Women, men and children are dancing vigorously as they sing songs of praise and thanksgiving for their good health.
Families in this area value the quality of life they are currently living and do not take it for granted.
This is because they remember too well, the agony that the community used to go through as a result of hygiene related diseases that were common in the area.
They included cholera and dysentery that can be life threatening, as well as diarrhoea, which is a major cause of child deaths in Kenya. Trachoma, the leading cause of preventable blindness globally, was also common in the area.
Unknown to many families at the time, these diseases were rampant as a result of open defecation that was widely practiced in the community.
As per their culture and traditional way of life, they did not believe in building toilets or using them.

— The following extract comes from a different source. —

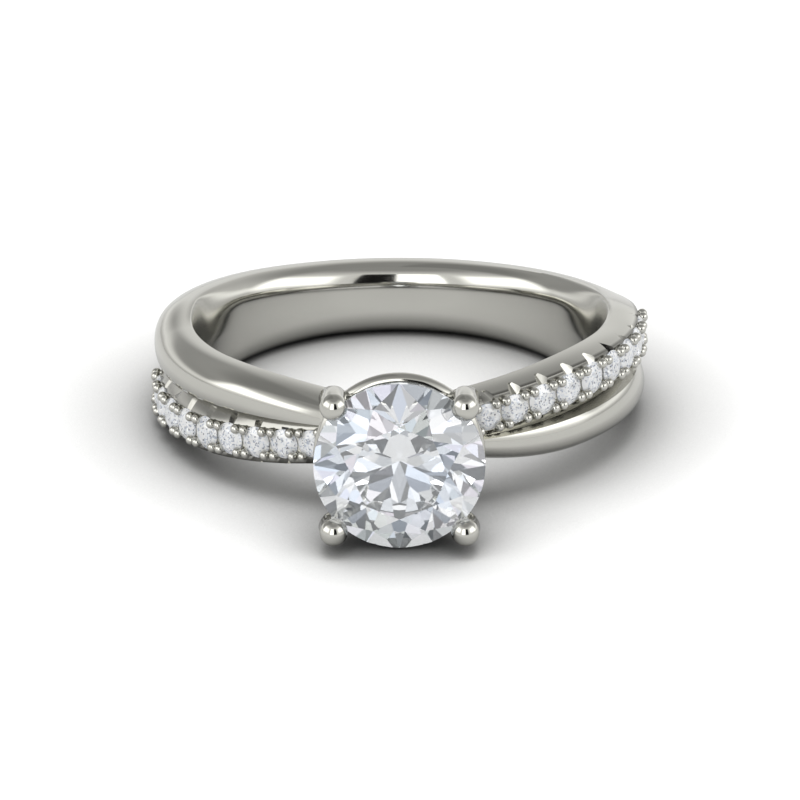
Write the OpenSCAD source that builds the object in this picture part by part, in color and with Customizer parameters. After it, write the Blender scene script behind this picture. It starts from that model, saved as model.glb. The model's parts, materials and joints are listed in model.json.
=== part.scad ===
// Split-shank engagement ring lying on its side: a polished strand and a stone-set
// strand cross under a four-prong head and run together into one rounded band.
// Ring axis is Z before the resting tilt, the head points to -Y. Millimetres.

/* [Band] */
// Inside diameter of the finger hole
bore_d = 16.5; // [16.4:0.05:16.6]
// Half width of the band at the back
back_half = 1.57; // [1.45:0.01:1.65]
// How far the band stands out at its crest beside the finger
wall_side = 2.27; // [2.2:0.01:2.35]
// How far the band stands out at its crest behind the finger
wall_back = 2.02; // [1.9:0.01:2.1]

/* [Centre stone] */
// Diameter of the centre stone
stone_d = 7.4; // [7.2:0.02:7.5]
// Distance from the ring axis to the girdle of the centre stone
girdle_y = 14.4; // [14.2:0.02:14.6]

/* [Prong head] */
// Diameter of the ball tips
tip_d = 1.22; // [1.16:0.01:1.26]
// Diameter of the posts below the tips
post_d = 1.04; // [0.9:0.02:1.1]
// Outside diameter of the round rail under the stone
rail_d = 7.4; // [7.2:0.05:7.5]

/* [Small stones] */
// Diameter of the small stones at the sides, they shrink toward the head
small_d = 1.48; // [1.4:0.01:1.5]
// Diameter of the beads that hold the small stones
bead_d = 0.40; // [0.36:0.01:0.41]
// Gap between every stone and its metal seat
seat_gap = 0.025; // [0.022:0.001:0.03]

/* [Hidden] */

bore_r = bore_d / 2;
crest_r = bore_r + wall_side;
crest_back_r = bore_r + wall_back;
core_r = bore_r + 0.85;
deck_r = crest_r - 0.25;
deck_half = 0.60;
small_girdle_r = crest_r - 0.22;
small_rows = 9;
stations = 80;
chain_n = 16;

// Heights of the rail and the ball tips along the head
rail_y = 12.9;
rail_tube = 0.36;
rail_c = rail_d / 2 - rail_tube;
tip_y = girdle_y + 0.57;
tip_side = 2.83;

// Resting attitude: the ring stands on the underside of its rail and the back edge of its band
rest_span = rail_y + core_r;
rest_drop = rail_c - back_half;
rest_pitch = -atan(rest_drop / rest_span) - asin(rail_tube / norm([rest_span, rest_drop]));
rest_z = back_half * cos(rest_pitch) - core_r * sin(rest_pitch);
rest_front = tip_y * cos(rest_pitch) - tip_side * sin(rest_pitch) + tip_d / 2;
rest_back = crest_back_r * cos(rest_pitch) - 0.3 * sin(rest_pitch);
rest_shift = [0, (rest_front - rest_back) / 2, rest_z];

white_gold = [0.78, 0.77, 0.74];
gem_clear = [0.86, 0.90, 0.96];

// Smooth step from 0 to 1
function ease(t) = t <= 0 ? 0 : t >= 1 ? 1 : t * t * (3 - 2 * t);
function mix(a, b, t) = a + (b - a) * t;

// Height of the stone-set strand's centre line away from the mid plane
function set_z(a) = 1.34 * sin(90 * min(a, 72) / 72);
// Free edge of the polished strand, which swells a little where the strands join
function top_z(a) = back_half + 0.35 * (1 - ease((a - 90) / 90))
    + 0.20 * ease((a - 82) / 22) * (1 - ease((a - 110) / 52))
    - 1.07 * (1 - sin(90 * min(a, 50) / 50));
// Free edge of the stone-set strand
function low_z(a) = mix(set_z(a) + 1.0 + 0.14 * (1 - ease((a - 45) / 35)), top_z(a) - 0.12,
    ease((a - 90) / 28));
// Free edge as the finger hole sees it, run over a longer stretch
function low_in(a) = mix(set_z(a) + 1.0, top_z(a), ease((a - 84) / 42));
// Height of the seam between the strands, on the polished side
function seam_z(a) = 0.30 * ease(a / 18) * (1 - ease((a - 15) / 75));
// Bottom of the groove along the seam
function seam_r(a) = mix(core_r + 0.95, core_r + 0.25, ease((a - 10) / 40));
// Share of the single band in the section, first near the seam and later at the free edges
function join_w(a, i) = i < 6 ? ease((a - 93) / 20) : ease((a - 100) / 65);
function crest(a) = mix(crest_r, crest_back_r, ease((a - 105) / 75));
// Rounded section: radius over the core at u of its half width
function dome(u, n) = pow(max(0, 1 - pow(min(1, abs(u)), n)), 1 / n);
// Shoulder of the stone-set strand beside its flat deck
function shoulder(u) = deck_r - 0.02 - 0.50 * pow(max(0, u - deck_half) / 0.7, 1.35);
// Width of the rounding between side face and finger hole
function inner_q(a) = 0.14 + 0.31 * ease(a / 60) + 0.28 * ease((a - 75) / 60);

// Share of the domed wall that the finger hole has beside the finger
function side_share(a) = ease((a - 5) / 40) * (1 - ease((a - 102) / 26));
// Inner part shared by every section, from the side face to the finger hole
function inner_pts(a, zt) = let (q = inner_q(a), v = side_share(a),
        soft = [[0.62, zt - 0.01], [0.37, zt - 0.40 * q], [0.15, zt - q], [-0.10, zt - q - 0.12], [-0.14, 0]],
        domed = [[0.74, zt - 0.02], [0.65, zt - 0.09], [0.37, 0.70 * zt], [0.08, 0.34 * zt], [-0.14, 0]])
    [for (i = [0 : 4]) [bore_r + mix(soft[i][0], domed[i][0], v), mix(soft[i][1], domed[i][1], v)]];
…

"We used to just relieve ourselves in the bushes. Every household had its own section of land near bushes or forests that was designated for this purpose," says Aruo, a mother of five children.
"We did not know that the faeces left behind were contaminating our water bodies and making us sick. They were also providing breeding sites for flies, which contaminated our food and acted as carriers for trachoma that was a big problem here, " she says.
The community became aware of the hazards linked to open defecation as a result of the massive awareness campaigns conducted by World Vision in partnership with UNICEF and the Turkana County Government, thanks to funding from the Korea International Cooperation Agency (KOICA).
This awareness campaign followed a public health approach known as Community Led Total Sanitation (CLTS), which is aimed at mobilising communities to take collective action - through building toilets with locally available material and using them - so as to create open defecation free villages.
This goal was eventually achieved through the support of influencers such as community health volunteers, elders, as well as women and men groups.
"We all have toilets here, as well as hand washing facilities to promote good hygiene. Children and families in this village now enjoy good health and we no longer fear that our young ones will die from diarrhoea diseases," notes Aruo.
The time and financial resources that parents previously used to take care of frequently sick children, has now been channelled towards agriculture and other income generating activities.
They include bead making, running grocery stores among others which are cushioning them from the adverse effects of climate change like prolonged droughts that affect agricultural productivity.
World Vision is empowering these communities to thrive, under its Strengthening Community Resilience to Climate Change Through Promotion of Water, Sanitation and Hygiene Service (SCORE) project.
"The change we have seen here is inspiring. And we are now keen on replicating these successes in other villages until the whole of Turkana attains the Open Defecation Free status," states Benson Marwa, the World Vision project officer in-charge of the SCORE project in Turkana.